- Task details:
From the listing below, copy only the lines from the line that contains "The FreeCAD and" to the line that contains "return loft(wires)", counting those two lines as part of the copy.

- Exercise inputs:
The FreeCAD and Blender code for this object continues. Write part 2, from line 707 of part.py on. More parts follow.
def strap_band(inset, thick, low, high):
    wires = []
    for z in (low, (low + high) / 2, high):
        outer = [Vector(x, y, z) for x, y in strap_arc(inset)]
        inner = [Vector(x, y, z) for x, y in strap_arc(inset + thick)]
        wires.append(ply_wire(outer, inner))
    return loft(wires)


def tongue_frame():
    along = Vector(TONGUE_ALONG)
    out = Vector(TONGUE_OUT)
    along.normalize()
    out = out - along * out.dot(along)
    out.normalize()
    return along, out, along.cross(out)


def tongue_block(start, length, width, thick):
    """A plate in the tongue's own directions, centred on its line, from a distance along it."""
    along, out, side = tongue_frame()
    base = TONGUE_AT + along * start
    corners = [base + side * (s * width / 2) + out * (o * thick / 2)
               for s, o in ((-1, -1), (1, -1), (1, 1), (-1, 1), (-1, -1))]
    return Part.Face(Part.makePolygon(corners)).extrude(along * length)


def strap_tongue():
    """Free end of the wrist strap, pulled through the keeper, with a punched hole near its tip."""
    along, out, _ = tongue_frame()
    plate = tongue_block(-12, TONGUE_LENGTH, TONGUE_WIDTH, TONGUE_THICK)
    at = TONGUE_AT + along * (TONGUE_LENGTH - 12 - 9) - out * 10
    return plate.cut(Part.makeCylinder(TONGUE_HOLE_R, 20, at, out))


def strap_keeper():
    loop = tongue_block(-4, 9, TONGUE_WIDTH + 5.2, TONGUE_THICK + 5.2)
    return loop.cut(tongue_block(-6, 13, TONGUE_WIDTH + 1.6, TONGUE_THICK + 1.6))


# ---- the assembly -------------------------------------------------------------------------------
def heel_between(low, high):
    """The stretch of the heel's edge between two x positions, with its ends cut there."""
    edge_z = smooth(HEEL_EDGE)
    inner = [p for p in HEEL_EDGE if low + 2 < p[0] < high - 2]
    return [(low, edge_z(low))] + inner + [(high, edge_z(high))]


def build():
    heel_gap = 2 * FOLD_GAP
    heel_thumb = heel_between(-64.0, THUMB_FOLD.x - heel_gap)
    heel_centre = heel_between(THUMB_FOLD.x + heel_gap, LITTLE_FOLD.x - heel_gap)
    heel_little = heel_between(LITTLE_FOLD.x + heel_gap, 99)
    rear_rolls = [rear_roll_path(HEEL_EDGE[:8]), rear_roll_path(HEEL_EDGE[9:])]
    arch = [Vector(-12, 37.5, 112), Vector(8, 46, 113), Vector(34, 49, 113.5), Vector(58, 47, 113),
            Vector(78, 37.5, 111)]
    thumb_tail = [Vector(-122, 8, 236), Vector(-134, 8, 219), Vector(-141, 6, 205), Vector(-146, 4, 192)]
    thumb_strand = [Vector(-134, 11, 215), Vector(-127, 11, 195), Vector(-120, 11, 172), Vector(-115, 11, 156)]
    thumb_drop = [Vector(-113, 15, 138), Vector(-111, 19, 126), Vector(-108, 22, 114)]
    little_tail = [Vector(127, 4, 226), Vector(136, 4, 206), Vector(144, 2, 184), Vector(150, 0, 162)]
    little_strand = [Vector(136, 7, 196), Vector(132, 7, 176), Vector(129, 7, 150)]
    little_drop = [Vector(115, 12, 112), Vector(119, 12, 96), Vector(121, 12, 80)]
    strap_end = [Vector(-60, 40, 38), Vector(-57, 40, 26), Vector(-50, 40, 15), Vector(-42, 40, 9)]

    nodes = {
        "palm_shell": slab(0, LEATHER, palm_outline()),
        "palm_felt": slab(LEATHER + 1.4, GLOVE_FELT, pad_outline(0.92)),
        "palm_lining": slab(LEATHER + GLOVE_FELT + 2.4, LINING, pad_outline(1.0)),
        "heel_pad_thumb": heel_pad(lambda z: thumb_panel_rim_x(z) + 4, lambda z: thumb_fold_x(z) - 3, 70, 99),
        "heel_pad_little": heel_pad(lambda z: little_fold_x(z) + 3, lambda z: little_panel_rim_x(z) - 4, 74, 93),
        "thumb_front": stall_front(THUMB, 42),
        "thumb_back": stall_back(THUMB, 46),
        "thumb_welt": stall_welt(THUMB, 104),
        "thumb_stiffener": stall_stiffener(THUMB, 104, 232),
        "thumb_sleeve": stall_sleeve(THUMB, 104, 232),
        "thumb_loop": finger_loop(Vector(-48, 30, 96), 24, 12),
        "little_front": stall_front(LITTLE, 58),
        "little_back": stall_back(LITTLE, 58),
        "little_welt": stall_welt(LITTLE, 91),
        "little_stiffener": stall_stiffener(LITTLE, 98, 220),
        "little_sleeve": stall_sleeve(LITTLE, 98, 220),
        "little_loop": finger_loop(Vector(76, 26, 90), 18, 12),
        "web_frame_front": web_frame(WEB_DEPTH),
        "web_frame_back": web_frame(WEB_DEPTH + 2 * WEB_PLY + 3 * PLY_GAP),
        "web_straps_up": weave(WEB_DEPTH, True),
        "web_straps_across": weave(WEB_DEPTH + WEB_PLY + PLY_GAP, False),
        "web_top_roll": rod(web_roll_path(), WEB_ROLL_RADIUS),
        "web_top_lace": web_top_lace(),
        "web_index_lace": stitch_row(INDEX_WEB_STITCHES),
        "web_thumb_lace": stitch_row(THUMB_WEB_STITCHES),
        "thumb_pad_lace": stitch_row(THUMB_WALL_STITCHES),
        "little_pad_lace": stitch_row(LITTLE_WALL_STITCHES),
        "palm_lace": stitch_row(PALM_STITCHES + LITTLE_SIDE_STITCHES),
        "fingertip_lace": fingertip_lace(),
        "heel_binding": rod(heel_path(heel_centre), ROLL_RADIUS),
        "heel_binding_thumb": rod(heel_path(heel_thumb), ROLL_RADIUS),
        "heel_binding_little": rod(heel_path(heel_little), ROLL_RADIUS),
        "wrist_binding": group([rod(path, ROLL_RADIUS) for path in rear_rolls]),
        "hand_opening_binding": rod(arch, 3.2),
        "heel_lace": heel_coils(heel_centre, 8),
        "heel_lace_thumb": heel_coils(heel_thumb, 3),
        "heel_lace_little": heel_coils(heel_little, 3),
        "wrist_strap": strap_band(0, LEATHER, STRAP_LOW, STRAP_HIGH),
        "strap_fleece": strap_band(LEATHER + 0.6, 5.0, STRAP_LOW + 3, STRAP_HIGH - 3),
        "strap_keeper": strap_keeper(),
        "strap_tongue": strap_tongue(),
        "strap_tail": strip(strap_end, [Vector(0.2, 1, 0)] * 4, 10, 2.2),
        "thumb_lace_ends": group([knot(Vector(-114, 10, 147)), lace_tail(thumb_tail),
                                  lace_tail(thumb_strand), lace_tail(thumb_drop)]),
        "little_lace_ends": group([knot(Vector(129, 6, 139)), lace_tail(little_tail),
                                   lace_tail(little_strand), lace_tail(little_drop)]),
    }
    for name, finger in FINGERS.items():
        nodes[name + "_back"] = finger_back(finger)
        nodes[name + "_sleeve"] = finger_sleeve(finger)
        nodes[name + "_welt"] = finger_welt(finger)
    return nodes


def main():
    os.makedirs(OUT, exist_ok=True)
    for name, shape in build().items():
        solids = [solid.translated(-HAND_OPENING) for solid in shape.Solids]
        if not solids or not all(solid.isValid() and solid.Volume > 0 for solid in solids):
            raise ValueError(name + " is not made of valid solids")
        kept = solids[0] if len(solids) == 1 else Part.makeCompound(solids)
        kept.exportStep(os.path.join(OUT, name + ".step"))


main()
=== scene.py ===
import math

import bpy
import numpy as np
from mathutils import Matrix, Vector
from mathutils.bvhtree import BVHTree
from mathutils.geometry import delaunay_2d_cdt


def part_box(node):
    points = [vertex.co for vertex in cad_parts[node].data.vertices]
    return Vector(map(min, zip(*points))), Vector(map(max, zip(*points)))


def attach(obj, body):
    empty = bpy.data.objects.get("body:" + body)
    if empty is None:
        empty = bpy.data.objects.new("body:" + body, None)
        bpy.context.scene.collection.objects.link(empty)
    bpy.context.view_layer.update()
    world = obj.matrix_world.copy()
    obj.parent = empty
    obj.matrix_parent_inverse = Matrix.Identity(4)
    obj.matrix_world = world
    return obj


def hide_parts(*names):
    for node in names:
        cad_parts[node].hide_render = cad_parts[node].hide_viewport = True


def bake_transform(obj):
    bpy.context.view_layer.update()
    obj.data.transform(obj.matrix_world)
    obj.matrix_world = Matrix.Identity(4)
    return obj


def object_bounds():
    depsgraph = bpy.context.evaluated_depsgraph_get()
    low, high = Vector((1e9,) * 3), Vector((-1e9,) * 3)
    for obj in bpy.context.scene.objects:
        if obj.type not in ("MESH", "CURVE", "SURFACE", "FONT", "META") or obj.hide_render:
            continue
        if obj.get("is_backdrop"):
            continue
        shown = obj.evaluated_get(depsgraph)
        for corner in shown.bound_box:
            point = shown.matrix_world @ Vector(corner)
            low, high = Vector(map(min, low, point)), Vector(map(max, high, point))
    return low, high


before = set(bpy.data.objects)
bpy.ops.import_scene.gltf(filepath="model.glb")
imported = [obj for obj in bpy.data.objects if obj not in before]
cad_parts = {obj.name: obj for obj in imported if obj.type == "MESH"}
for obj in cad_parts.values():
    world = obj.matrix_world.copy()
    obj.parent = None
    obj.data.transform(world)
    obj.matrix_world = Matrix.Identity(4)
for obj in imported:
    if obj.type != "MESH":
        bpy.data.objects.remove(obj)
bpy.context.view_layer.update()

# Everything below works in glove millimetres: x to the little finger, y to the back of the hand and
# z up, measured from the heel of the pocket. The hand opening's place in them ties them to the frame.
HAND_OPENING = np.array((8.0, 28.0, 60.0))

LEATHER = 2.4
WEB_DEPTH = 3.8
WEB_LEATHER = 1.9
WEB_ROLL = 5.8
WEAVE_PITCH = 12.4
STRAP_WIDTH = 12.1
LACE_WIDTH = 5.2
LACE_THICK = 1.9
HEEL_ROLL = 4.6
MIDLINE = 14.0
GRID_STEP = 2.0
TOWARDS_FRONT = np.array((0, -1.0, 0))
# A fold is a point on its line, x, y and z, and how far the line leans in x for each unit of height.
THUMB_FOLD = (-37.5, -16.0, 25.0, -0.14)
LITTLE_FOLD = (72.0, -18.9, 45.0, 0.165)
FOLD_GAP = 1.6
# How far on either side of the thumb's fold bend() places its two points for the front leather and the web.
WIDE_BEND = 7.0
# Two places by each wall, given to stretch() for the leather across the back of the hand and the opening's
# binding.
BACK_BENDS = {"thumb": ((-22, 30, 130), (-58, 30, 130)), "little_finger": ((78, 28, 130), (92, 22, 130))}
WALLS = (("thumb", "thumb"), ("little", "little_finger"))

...

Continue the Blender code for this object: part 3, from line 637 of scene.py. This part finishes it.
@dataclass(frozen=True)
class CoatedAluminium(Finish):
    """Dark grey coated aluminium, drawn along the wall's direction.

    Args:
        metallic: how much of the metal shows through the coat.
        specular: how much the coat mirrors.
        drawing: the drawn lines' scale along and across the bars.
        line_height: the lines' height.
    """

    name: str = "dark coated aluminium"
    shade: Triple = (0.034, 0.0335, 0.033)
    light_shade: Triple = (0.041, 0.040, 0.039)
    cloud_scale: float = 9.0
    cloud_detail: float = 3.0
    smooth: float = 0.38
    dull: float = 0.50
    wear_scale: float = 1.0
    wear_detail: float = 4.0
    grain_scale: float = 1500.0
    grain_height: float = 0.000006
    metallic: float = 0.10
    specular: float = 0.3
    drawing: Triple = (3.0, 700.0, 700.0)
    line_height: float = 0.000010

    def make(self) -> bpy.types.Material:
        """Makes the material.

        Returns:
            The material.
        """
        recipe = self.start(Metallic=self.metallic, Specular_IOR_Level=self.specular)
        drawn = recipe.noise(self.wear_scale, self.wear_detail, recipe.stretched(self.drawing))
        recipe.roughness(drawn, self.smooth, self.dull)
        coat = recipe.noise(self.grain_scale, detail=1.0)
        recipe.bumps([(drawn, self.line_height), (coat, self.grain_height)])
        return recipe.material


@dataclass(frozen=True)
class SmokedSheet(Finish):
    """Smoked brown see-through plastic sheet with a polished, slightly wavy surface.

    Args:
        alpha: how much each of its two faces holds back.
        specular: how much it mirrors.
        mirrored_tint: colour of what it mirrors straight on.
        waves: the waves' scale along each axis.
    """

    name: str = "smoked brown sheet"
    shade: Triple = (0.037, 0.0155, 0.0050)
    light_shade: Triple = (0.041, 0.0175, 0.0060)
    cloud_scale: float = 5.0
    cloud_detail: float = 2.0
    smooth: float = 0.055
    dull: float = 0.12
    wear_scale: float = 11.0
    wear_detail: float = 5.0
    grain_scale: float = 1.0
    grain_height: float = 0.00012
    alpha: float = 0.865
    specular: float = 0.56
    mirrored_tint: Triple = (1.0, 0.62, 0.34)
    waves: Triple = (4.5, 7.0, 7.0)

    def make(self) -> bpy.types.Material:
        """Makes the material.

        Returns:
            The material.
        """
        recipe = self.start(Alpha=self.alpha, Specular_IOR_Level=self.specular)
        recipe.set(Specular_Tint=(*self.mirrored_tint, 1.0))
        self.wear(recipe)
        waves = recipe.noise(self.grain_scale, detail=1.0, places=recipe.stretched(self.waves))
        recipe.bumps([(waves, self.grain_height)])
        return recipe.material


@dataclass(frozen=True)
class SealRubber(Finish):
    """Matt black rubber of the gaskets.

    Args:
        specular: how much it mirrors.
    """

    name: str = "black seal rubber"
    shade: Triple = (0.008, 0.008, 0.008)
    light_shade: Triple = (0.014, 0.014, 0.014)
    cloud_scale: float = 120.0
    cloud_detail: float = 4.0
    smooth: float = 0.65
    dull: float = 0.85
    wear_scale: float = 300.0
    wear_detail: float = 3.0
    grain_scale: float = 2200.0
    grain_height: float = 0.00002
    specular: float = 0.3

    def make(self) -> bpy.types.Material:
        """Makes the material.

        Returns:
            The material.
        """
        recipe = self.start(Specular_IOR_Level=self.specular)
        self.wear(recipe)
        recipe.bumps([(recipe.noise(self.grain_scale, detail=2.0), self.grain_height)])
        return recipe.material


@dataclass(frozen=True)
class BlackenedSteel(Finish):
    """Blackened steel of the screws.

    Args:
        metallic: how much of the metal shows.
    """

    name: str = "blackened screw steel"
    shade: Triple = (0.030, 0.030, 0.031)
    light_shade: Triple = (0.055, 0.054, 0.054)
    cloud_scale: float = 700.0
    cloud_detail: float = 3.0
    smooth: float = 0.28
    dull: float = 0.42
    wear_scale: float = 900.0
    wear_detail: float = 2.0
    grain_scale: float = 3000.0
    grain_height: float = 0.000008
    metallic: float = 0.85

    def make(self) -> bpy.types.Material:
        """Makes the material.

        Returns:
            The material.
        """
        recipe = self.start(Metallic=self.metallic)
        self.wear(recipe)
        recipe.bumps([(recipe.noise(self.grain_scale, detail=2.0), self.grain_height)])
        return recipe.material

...

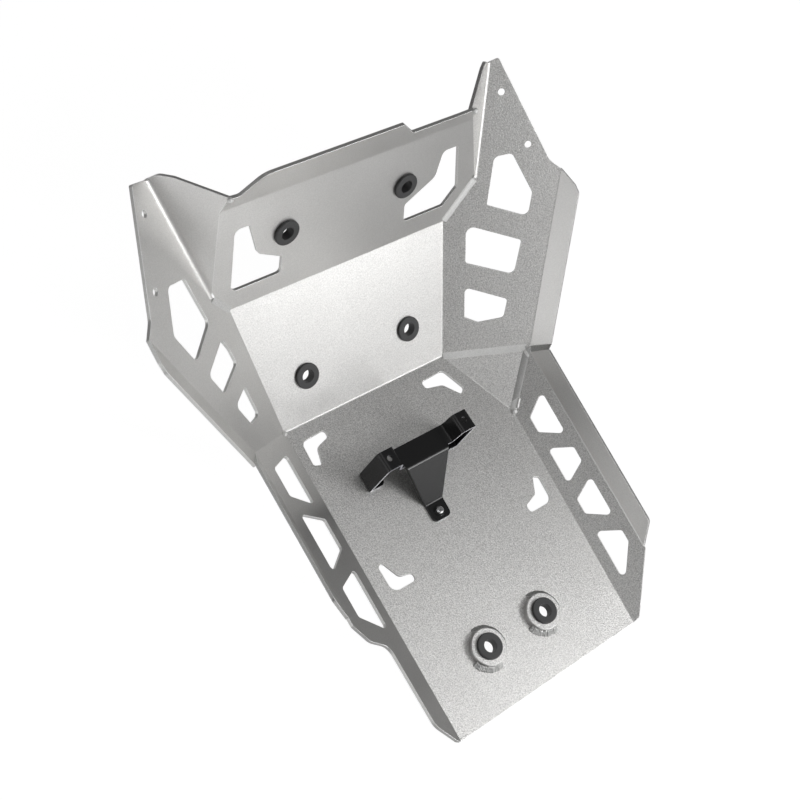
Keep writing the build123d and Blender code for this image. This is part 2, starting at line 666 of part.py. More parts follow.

- Task result:
The FreeCAD and Blender code for this object continues. Write part 2, from line 707 of part.py on. More parts follow.
def strap_band(inset, thick, low, high):
    wires = []
    for z in (low, (low + high) / 2, high):
        outer = [Vector(x, y, z) for x, y in strap_arc(inset)]
        inner = [Vector(x, y, z) for x, y in strap_arc(inset + thick)]
        wires.append(ply_wire(outer, inner))
    return loft(wires)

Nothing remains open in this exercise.